● Provided material:
═══
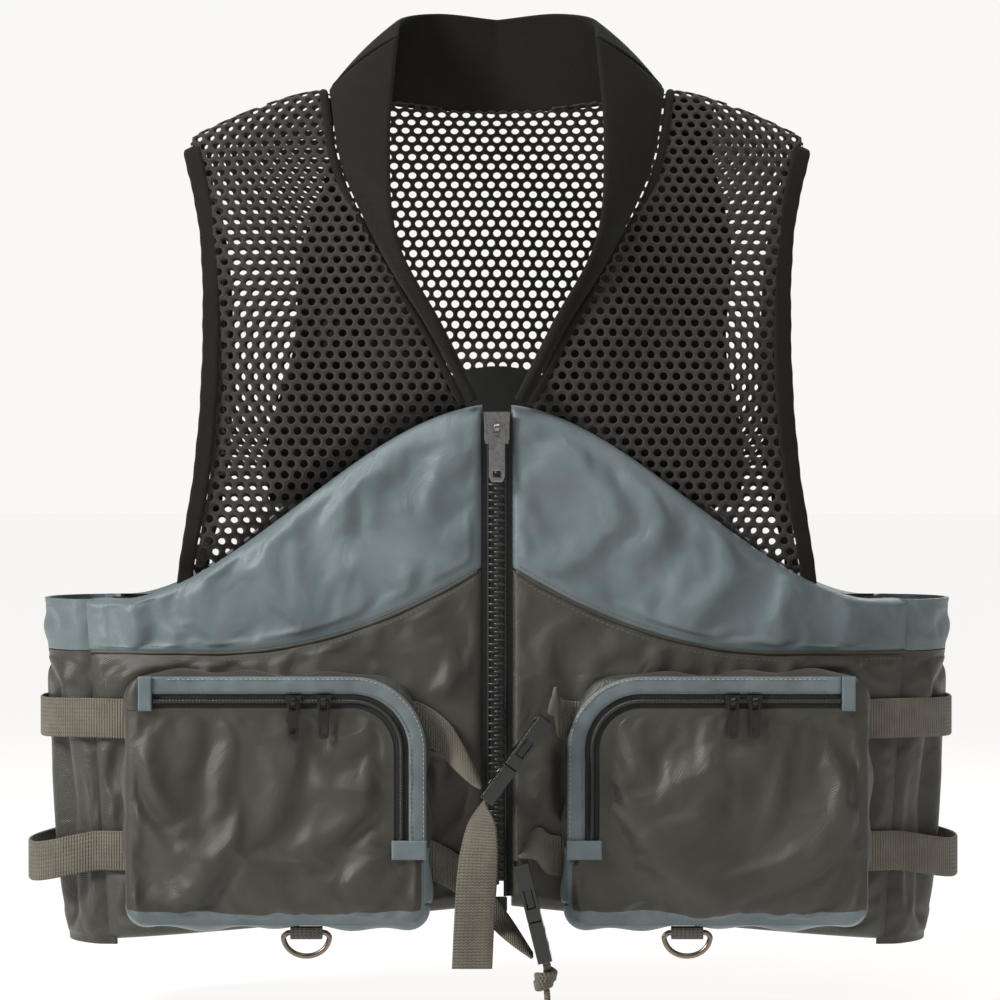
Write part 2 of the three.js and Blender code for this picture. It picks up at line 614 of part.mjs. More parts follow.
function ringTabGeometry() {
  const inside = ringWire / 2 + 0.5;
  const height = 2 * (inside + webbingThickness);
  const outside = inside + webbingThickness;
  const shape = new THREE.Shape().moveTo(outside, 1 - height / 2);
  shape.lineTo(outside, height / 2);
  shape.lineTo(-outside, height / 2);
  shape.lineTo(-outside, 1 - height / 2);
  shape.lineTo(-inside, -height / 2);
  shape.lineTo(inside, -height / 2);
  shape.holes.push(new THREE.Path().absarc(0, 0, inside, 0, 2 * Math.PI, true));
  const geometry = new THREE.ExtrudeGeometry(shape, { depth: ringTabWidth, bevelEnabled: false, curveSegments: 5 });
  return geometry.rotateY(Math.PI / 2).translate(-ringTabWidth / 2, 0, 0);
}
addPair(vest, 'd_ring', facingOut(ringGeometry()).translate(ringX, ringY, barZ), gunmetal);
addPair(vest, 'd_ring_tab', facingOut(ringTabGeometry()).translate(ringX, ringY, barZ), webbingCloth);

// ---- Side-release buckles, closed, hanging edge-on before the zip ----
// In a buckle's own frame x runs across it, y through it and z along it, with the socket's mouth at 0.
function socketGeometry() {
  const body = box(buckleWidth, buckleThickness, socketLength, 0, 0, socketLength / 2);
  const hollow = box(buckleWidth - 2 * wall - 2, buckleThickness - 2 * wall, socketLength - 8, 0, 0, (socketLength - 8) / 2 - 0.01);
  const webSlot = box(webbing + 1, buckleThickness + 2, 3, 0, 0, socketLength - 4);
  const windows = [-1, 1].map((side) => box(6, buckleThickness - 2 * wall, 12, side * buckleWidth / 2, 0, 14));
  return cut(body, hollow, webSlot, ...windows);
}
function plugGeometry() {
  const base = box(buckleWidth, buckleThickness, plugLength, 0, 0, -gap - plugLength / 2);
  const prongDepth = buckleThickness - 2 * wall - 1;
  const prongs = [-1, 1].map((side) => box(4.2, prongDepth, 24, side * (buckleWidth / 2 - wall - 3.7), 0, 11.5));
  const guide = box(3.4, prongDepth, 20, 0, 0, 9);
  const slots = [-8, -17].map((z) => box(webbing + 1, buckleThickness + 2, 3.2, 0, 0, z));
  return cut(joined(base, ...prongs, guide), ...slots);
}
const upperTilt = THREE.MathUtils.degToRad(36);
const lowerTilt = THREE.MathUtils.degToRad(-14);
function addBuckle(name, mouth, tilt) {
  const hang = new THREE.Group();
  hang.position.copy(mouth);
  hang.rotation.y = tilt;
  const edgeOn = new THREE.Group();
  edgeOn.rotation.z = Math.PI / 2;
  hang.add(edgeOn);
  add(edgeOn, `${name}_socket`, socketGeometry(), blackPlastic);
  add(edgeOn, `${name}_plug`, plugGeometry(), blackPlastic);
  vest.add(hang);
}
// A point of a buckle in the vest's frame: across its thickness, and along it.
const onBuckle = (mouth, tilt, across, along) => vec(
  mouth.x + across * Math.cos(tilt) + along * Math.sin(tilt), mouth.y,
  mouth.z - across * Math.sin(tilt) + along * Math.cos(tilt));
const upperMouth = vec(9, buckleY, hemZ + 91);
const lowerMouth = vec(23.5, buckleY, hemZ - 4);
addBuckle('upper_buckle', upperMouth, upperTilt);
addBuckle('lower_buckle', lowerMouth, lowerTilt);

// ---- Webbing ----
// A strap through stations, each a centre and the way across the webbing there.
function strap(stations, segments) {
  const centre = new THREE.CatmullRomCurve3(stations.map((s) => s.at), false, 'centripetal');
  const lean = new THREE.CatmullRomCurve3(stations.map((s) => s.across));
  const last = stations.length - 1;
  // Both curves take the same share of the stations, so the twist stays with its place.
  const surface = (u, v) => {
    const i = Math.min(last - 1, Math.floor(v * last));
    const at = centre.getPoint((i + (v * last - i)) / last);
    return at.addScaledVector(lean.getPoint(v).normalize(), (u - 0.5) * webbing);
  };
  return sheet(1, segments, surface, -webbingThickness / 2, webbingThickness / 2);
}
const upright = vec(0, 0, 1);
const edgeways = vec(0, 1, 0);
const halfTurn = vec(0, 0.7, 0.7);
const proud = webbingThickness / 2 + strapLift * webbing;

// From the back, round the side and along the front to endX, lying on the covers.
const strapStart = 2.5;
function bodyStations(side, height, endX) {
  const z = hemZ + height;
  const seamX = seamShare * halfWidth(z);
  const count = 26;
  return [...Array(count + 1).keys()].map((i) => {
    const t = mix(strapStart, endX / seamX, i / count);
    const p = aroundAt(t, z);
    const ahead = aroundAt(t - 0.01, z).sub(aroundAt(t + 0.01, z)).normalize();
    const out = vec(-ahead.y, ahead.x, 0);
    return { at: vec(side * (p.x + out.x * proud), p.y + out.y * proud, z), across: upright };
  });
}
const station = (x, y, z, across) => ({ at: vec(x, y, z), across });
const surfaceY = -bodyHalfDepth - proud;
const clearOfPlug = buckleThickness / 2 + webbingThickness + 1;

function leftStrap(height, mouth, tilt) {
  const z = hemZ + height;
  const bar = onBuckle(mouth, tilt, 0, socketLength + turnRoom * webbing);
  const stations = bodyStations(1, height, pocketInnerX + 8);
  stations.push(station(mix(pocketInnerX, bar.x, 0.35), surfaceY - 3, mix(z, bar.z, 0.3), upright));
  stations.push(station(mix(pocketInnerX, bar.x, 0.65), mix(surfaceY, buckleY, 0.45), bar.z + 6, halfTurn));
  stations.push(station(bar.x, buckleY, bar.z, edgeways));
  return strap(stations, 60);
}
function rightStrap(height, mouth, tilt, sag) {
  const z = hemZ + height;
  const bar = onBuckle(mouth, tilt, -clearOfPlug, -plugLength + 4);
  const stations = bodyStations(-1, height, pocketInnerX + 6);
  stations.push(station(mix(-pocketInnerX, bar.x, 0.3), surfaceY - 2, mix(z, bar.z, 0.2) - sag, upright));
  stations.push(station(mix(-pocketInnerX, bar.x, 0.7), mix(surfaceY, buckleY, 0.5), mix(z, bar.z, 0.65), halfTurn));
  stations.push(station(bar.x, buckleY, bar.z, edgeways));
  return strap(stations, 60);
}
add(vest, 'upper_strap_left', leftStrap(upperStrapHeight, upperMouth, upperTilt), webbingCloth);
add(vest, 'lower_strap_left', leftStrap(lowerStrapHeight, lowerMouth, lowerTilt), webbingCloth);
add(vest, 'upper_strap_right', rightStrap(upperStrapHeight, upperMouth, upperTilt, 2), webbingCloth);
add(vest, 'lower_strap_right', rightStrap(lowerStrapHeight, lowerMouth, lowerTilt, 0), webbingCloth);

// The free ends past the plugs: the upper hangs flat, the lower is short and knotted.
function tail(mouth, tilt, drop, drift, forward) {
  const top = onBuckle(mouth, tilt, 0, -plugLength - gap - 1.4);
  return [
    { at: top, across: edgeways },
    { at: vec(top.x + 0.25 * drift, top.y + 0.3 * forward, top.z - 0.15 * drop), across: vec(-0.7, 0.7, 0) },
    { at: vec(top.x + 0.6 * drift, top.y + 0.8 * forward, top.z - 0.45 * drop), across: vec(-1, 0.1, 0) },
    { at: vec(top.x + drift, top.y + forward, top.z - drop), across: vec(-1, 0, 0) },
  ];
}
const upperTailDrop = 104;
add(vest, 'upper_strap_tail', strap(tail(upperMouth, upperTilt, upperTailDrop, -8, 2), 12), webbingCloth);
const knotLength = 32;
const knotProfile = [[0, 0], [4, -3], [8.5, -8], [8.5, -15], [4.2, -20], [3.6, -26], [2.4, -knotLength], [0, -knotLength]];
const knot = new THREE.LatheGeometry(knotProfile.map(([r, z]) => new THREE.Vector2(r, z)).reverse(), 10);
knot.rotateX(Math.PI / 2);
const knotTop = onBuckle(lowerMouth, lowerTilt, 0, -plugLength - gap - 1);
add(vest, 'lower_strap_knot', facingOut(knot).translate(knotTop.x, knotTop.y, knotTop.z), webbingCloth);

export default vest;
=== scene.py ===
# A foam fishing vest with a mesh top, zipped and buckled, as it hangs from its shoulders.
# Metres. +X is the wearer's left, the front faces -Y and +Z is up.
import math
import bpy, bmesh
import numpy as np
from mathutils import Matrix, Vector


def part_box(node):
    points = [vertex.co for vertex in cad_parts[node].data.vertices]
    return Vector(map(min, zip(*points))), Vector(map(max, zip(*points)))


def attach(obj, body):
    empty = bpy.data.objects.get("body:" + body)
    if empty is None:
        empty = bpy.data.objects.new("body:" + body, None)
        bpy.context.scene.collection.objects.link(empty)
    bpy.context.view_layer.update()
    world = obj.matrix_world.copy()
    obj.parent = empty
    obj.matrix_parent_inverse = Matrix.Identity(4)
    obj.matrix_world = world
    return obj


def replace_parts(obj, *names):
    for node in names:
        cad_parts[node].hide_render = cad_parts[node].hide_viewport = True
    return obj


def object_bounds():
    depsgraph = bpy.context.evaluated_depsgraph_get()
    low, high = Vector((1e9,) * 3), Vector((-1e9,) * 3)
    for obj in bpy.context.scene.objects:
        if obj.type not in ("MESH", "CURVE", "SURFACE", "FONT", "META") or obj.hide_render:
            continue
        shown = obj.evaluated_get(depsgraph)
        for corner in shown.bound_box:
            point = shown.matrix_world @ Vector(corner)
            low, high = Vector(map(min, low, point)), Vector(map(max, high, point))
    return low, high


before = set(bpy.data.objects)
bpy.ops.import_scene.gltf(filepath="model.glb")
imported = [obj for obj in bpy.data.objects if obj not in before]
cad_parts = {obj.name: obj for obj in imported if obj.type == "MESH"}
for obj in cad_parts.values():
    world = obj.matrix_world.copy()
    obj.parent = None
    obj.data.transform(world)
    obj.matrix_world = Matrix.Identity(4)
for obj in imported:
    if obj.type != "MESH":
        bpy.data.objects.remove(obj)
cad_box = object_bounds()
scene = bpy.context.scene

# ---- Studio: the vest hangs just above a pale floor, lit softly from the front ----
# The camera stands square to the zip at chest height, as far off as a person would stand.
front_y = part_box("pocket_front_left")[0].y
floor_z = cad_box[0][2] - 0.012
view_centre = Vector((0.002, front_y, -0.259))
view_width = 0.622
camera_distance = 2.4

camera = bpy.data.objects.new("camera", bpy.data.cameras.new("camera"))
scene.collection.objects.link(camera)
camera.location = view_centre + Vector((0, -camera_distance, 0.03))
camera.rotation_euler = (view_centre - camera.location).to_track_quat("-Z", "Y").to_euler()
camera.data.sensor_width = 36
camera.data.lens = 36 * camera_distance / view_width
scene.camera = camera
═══
In the listing above, locate the line containing "bpy.context.view_layer.update()" and the line containing "point = shown.matrix_world". Extract those two lines and every line between them, exactly as written, and only those.

    bpy.context.view_layer.update()
    world = obj.matrix_world.copy()
    obj.parent = empty
    obj.matrix_parent_inverse = Matrix.Identity(4)
    obj.matrix_world = world
    return obj


def replace_parts(obj, *names):
    for node in names:
        cad_parts[node].hide_render = cad_parts[node].hide_viewport = True
    return obj


def object_bounds():
    depsgraph = bpy.context.evaluated_depsgraph_get()
    low, high = Vector((1e9,) * 3), Vector((-1e9,) * 3)
    for obj in bpy.context.scene.objects:
        if obj.type not in ("MESH", "CURVE", "SURFACE", "FONT", "META") or obj.hide_render:
            continue
        shown = obj.evaluated_get(depsgraph)
        for corner in shown.bound_box:
            point = shown.matrix_world @ Vector(corner)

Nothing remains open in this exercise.